PIR e illiquidi per ricostruire il tessuto imprenditoriale.
Investire | Marzo 2020
Correva il 2017 e nascevano i Piani Individuali di Risparmio (PIR), con l’obiettivo di convertire l’enorme stock di risparmio degli italiani a sostegno dell’economia reale costituita dalle piccole medie imprese italiane (PMI) che in Italia sono quasi 6 milioni.
Per rendere il piatto ancora più ghiotto si introduceva la detassazione totale sui rendimenti derivanti da capital gains e dividendi relativi ai PIR, a condizione che l’investimento non fosse liquidato prima di 5 anni.
Il mercato coglie l’opportunità e avvia un imponente lavoro di raccolta usando le reti e gli asset manager. Il livello di conoscenza dei PIR da parte dei risparmiatori italiani cresce passando dal 29% di giugno 2017 al 52% di gennaio 2018, la raccolta raggiunge 20 miliardi e si stimano 50 miliardi nel giro di tre anni.
Tecnicamente lo strumento scelto per la raccolta è l’Organismo di Investimento Collettivo in Valori Mobiliari (OICVM). Un fondo che deve investire almeno il 90% delle risorse in borsa e mercati regolamentati, cioè in prodotti cosiddetti liquidi. Risultato: dei quasi 20 miliardi raccolti la stragrande maggioranza sono stati investiti in titoli esteri quotati su mercati internazionali, sul debt capital market, in titoli sovrani e prodotti misti non collegati alla economia reale del nostro paese.

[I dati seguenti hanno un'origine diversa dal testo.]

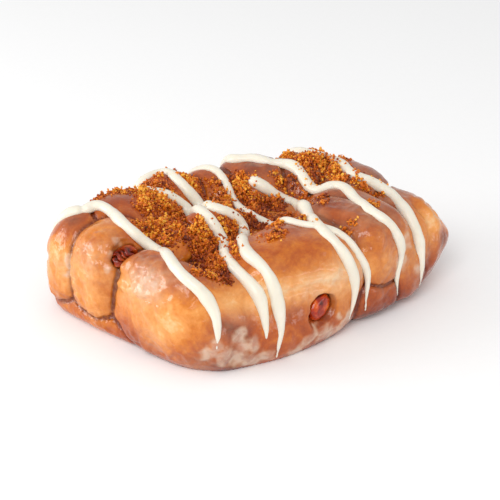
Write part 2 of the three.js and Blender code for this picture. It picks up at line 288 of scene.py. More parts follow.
def draw_in(field, starts, ways):
    """Goes from points outside along directions, and stops on the skin."""
    near = np.zeros(len(starts))
    far = np.zeros(len(starts))
    gap = field(starts)
    moving = np.flatnonzero(gap > 0)
    while moving.size:
        near[moving] = far[moving]
        far[moving] += np.maximum(SHORTEST_STEP, STEP_SHARE * gap[moving])
        gap[moving] = field(starts[moving] + ways[moving] * far[moving, None])
        moving = moving[(gap[moving] > 0) & (far[moving] < LENGTH)]
    for _ in range(HALVINGS):
        middle = (near + far) / 2
        outside = field(starts + ways * middle[:, None]) > 0
        near = np.where(outside, middle, near)
        far = np.where(outside, far, middle)
    return starts + ways * far[:, None]


def on_round_box(directions, centre, half, bulge):
    """Where directions from the centre of a rounded box meet its surface."""
    size = (np.abs(directions) ** bulge).sum(axis=1, keepdims=True) ** (1 / bulge)
    return np.array(centre) + directions / size * half


def noises(points, size, seed=0):
    """Smooth noise from -1 to 1 at each point, with lumps of about a size in mm."""
    shift = Vector([seed * part for part in SEED_SHIFT])
    return np.array([noise.noise(Vector(p) / size + shift) for p in points])


def facets(points, size):
    """A crumpled surface, about 0 to 1 high, with tilted facets of about a size in mm."""
    heights = []
    for p in points:
        place = Vector(p) / size
        (near, far, *_), (middle, *_) = noise.voronoi(place)
        tilt = noise.noise_vector(middle * 7.1)
        heights.append(min(far - near, FACET_RIM) * 2 + FACET_TILT * tilt.dot(place - middle))
    return np.array(heights)


def waves(points, layers):
    """The sum of several noises, each given as its height, its size in mm and its seed."""
    return sum(height * noises(points, size, seed) for height, size, seed in layers)


def ramp(values, ends, shares=(0, 1)):
    """A share that goes evenly from the first to the second between two ends."""
    return np.interp(values, ends, shares)


def near_spots(points, spots):
    """The sum over spots (middle, reach, amount) of the amount, fading over the reach."""
    total = np.zeros(len(points))
    for middle, reach, amount in spots:
        away = np.linalg.norm(points - middle, axis=1) / reach
        total += amount * np.exp(-(away**2))
    return total


# ---- Meshes ----

def points_of(mesh):
    flat = np.empty(len(mesh.vertices) * 3, np.float32)
    mesh.vertices.foreach_get("co", flat)
    return flat.reshape(-1, 3).astype(float)


def move_points(mesh, points):
    mesh.vertices.foreach_set("co", points.astype(np.float32).ravel())
    mesh.update()


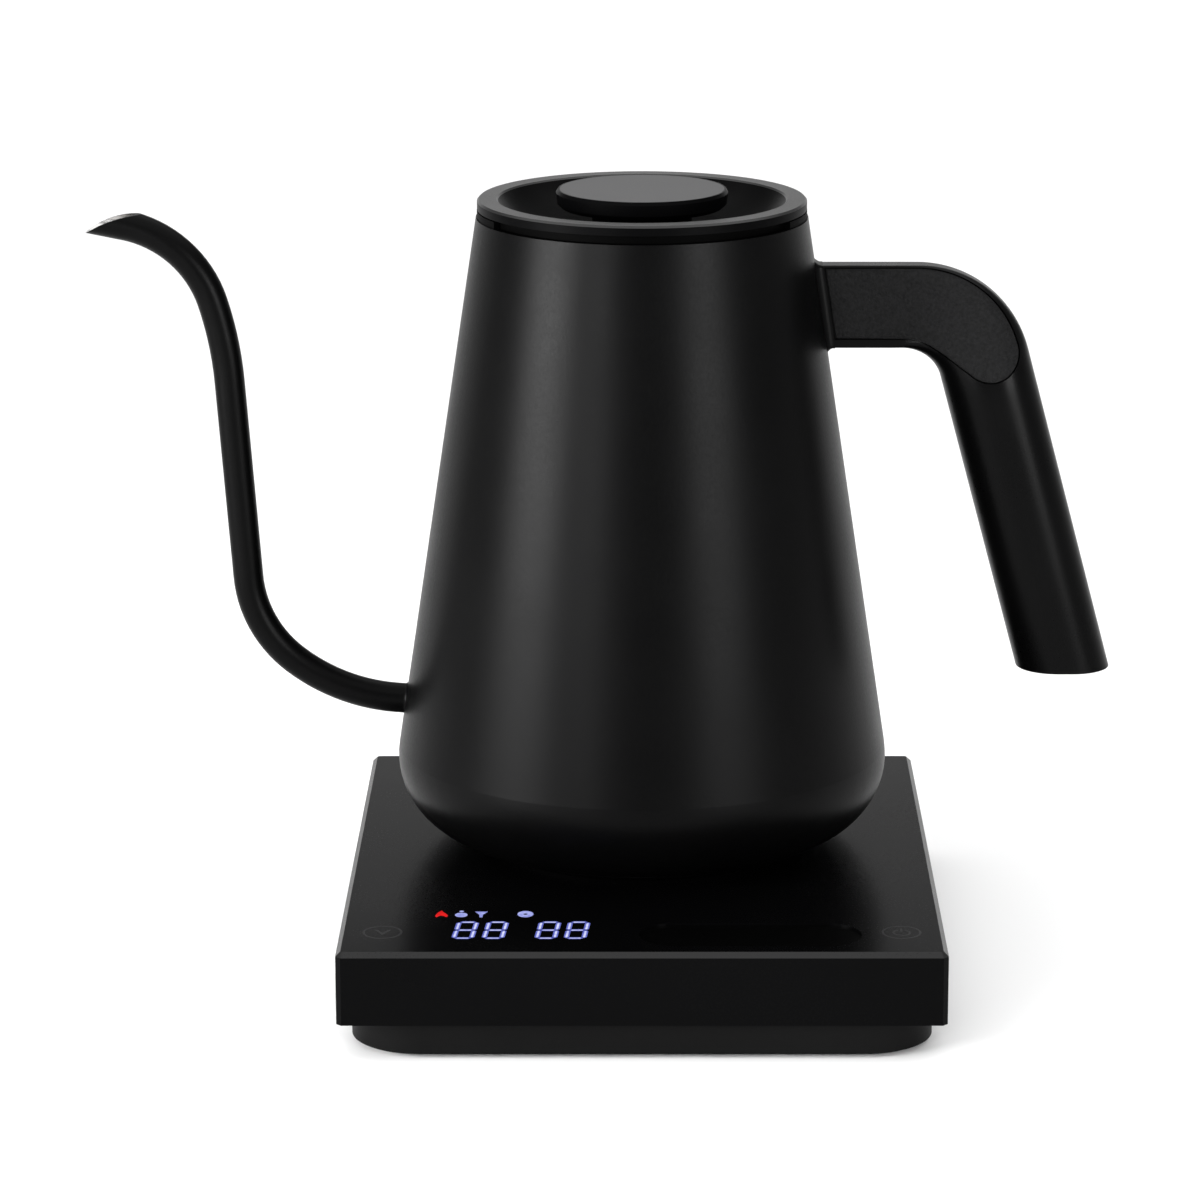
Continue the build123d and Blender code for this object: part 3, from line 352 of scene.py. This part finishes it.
def make_materials():
    """One material for each slot of the record, under the slot's name.

    The slots lid_plastic, cover_top and digit_light each have a second material on some faces:
    the painted highlights lid_rim and cover_edge, and digit_core.
    """
    moulded("body_coating", (0.0009, 0.0009, 0.00095), 0.36, 1500, 0.03 * MM,
            specular=0.055, cloud=40.0)
    moulded("cover_top", (0.0010, 0.0010, 0.0011), 0.25, 2200, 0.012 * MM, specular=0.035)
    # Painted highlight on the base's edge cut: twice the black of cover_top and far glossier.
    moulded("cover_edge", (0.0020, 0.0020, 0.0021), 0.3, 2200, 0.012 * MM, specular=0.3)
    moulded("tray_plastic", (0.003, 0.003, 0.003), 0.5, 1800, 0.04 * MM, specular=0.06)
    moulded("handle_plastic", (0.0009, 0.0009, 0.00095), 0.30, 2000, 0.015 * MM, specular=0.065)
    moulded("pad_rubber", (0.0055, 0.0055, 0.0057), 0.75, 1500, 0.8 * MM,
            specular=0.1, tint=0.45, cloud=1300)
    moulded("collar_plastic", (0.0008, 0.0008, 0.0008), 0.5, 1800, 0.03 * MM, specular=0.01)
    # lid_plastic and lid_rim are lit and shaded copies of the lid's black: the rim's far higher gloss
    # is a painted highlight, and the low gloss elsewhere keeps the dish dark as painted shade.
    moulded("lid_plastic", (0.0010, 0.0010, 0.0011), 0.36, 2000, 0.02 * MM, specular=0.02)
    moulded("lid_rim", (0.0010, 0.0010, 0.0011), 0.36, 2000, 0.02 * MM, specular=0.5)
    turned_top("knob_grey", (0.085, 0.085, 0.086), 0.55)
    brushed("bare_steel", (0.62, 0.61, 0.6), 0.27)
    brushed("contacts", (0.72, 0.5, 0.28), 0.3)
    moulded("spreader", (0.7, 0.7, 0.71), 0.45, 1200, 0.05 * MM, metallic=1.0)
    moulded("element", (0.3, 0.3, 0.29), 0.55, 900, 0.05 * MM, metallic=0.8)
    moulded("seal_silicone", (0.09, 0.09, 0.09), 0.6, 1500, 0.03 * MM, specular=0.4)
    moulded("foot_rubber", (0.012, 0.012, 0.012), 0.8, 1600, 0.08 * MM, specular=0.2)
    moulded("connector_plastic", (0.012, 0.012, 0.012), 0.42, 1500, 0.03 * MM, specular=0.35)
    moulded("circuit_board", (0.01, 0.07, 0.03), 0.4, 1200, 0.03 * MM, cloud=120.0, tint=0.3)
    moulded("component_plastic", (0.03, 0.03, 0.035), 0.5, 1500, 0.03 * MM)
    moulded("lead_insulation", (0.35, 0.34, 0.3), 0.5, 1500, 0.03 * MM)
    moulded("touch_foam", (0.05, 0.05, 0.05), 0.9, 1500, 0.1 * MM, specular=0.1)
    moulded("gland_rubber", (0.01, 0.01, 0.01), 0.65, 1600, 0.05 * MM, specular=0.25)
    moulded("slider_gloss", (0.0008, 0.0008, 0.0008), 0.2, 1500, 0.006 * MM, specular=0.05)
    moulded("key_print", (0.008, 0.008, 0.0085), 0.4, 2500, 0.02 * MM, specular=0.1)
    glowing("digit_light", (0.10, 0.12, 0.50), (0.17, 0.20, 0.64), 1.0)
    glowing("digit_core", (0.50, 0.54, 0.95), (0.78, 0.80, 1.0), 1.0)
    glowing("icon_light", (0.22, 0.25, 0.68), (0.46, 0.5, 0.92), 1.0)
    glowing("flame_light", (0.6, 0.006, 0.006), (0.85, 0.012, 0.01), 1.0)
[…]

Da qui le limitazioni introdotte un anno fa, che hanno frenato l’avanzata dei PIR: almeno il 3,5% degli investimenti da destinare a società quotate sull’AIM e un altro 3,5% al venture capital. Il 2020 si apre con un nuovo capitolo della saga dei PIR: l’entrata in vigore del DL Fiscale collegato alla legge di bilancio rimuove queste limitazioni, e le sostituisce con un unico obbligo, destinare il 3,5% dell’intero patrimonio in strumenti finanziari di imprese a bassa capitalizzazione e quindi al di fuori dell’indice Ftse Mib e Ftse Mid di Borsa Italiana o in indici equivalenti di altri mercati regolamentati.
È indubbio che la saga dei PIR e chi l’ha saputa cavalcare e promuovere adeguatamente ha reso più frizzante e vivace l’operatività del nostro mercato finanziario. Qualche numero: dal lancio dei PIR nel 2017 ci sono state quasi 70 IPO che hanno raccolto 2,5 miliardi di Euro, le partecipazioni detenute dai PIR rappresentano oltre il 10% del flottante dell’AIM e poco meno di quello relativo al segmento small cap, il tutto per un controvalore di poco inferiore agli 800 milioni di Euro.
L’economia reale del nostro Paese – quella delle PMI – dunque sembra avere beneficiato solo in parte dalle prime puntate della saga dei PIR, vediamo cosa succederà ora con il cambio di regia e il nuovo copione.
Rimane solo un dubbio di sottofondo. Le motivazioni di chi ha sottoscritto i PIR sono essenzialmente riconducibili a due fattori: 1) l’incentivo fiscale (69% delle citazioni), 2) il contributo all’economia reale del nostro Paese (47%) (fonti: FINER® Finance Mirror).
Sul contributo all’economia reale, rispetto al loro esordio, i PIR non possono più contare su un elemento di unicità: il proliferare dell’offerta di prodotti illiquidi dichiaratamente destinati alla nostra economia reale toglierà indubbiamente ai “nuovi” PIR un po’ di smalto.
Certamente rimane l’incentivo fiscale, e sapendo quanto noi italiani siamo attratti dalla possibilità di non pagare le tasse, questo rimane sicuramente un punto di forza.
La detassazione vincolata alla attesa dei cinque anni ha inoltre un vantaggio sulla cronica fretta degli italiani che normalmente, quando investono, non sanno attendere, vogliono tutto subito, salvo, nella maggior parte dei casi entrare in borsa ai massimi e uscire ai minimi.
Se l’unico driver alla sottoscrizione dovesse rimanere quello dello sconto fiscale sorge una domanda spontanea: ma quando si fa un acquisto ragionato lo si fa solo perché c’è lo sconto o perché si ha bisogno di un prodotto di qualità? Ai posteri l’ardua sentenza.